Towards Iris Presentation Attack Detection with Foundation Models
Juan E. Tapia, Lázaro Janier González-Soler, Christoph Busch
TL;DR
This paper investigates iris Presentation Attack Detection (PAD) using foundation models to address data scarcity and cross-domain generalization. By evaluating DinoV2 and VisualOpenClip backbones with a lightweight classification head, the study demonstrates that fine-tuning can surpass traditional deep learning approaches, achieving strong metrics such as an EER of 6.77% and a BPCER10 of 3.38% for DinoV2-ViTB14, while VisualOpenClip also performs competitively.
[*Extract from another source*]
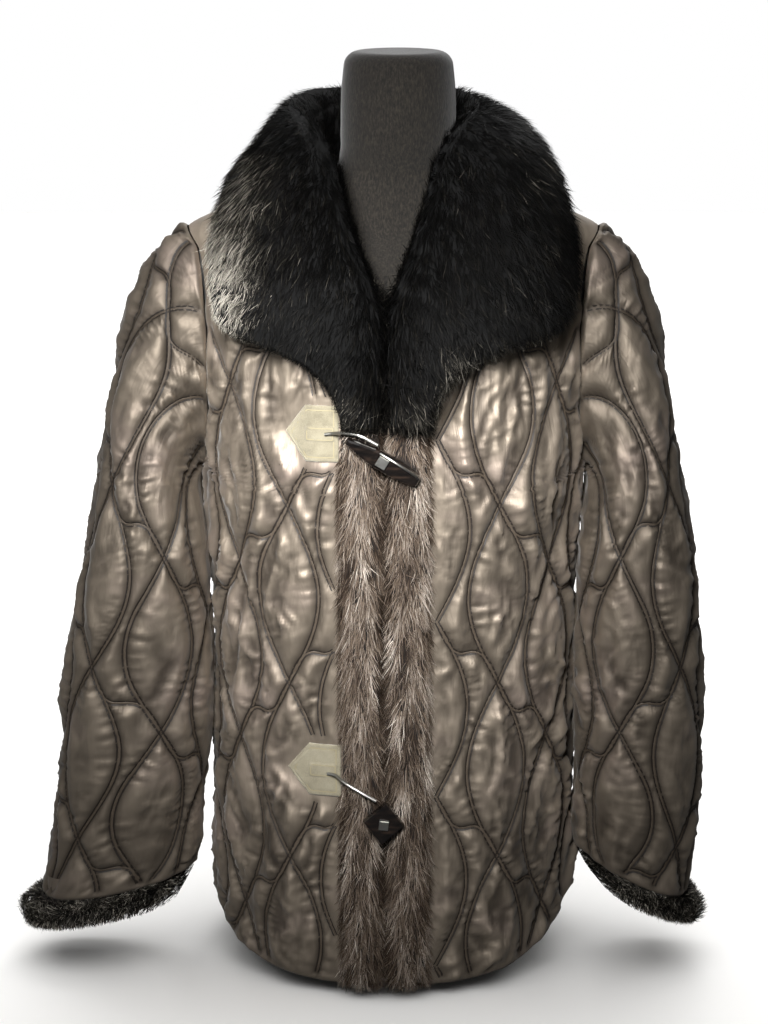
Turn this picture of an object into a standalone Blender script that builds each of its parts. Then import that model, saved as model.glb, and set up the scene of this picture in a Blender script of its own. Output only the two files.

In a complementary scratch-based setting, conventional CNNs like DenseNet121 can outperform foundation models when ample bona fide and attack data are available. The findings highlight the practicality of foundation-model-based iris PAD for data-limited regimes and suggest that, with sufficient data, traditional training can still be advantageous. Inference remains on-device, preserving privacy by avoiding cloud-based data exposure.
Abstract
Foundation models are becoming increasingly popular due to their strong generalization capabilities resulting from being trained on huge datasets. These generalization capabilities are attractive in areas such as NIR Iris Presentation Attack Detection (PAD), in which databases are limited in the number of subjects and diversity of attack instruments, and there is no correspondence between the bona fide and attack images because, most of the time, they do not belong to the same subjects. This work explores an iris PAD approach based on two foundation models, DinoV2 and VisualOpenClip. The results show that fine-tuning prediction with a small neural network as head overpasses the state-of-the-art performance based on deep learning approaches. However, systems trained from scratch have still reached better results if bona fide and attack images are available.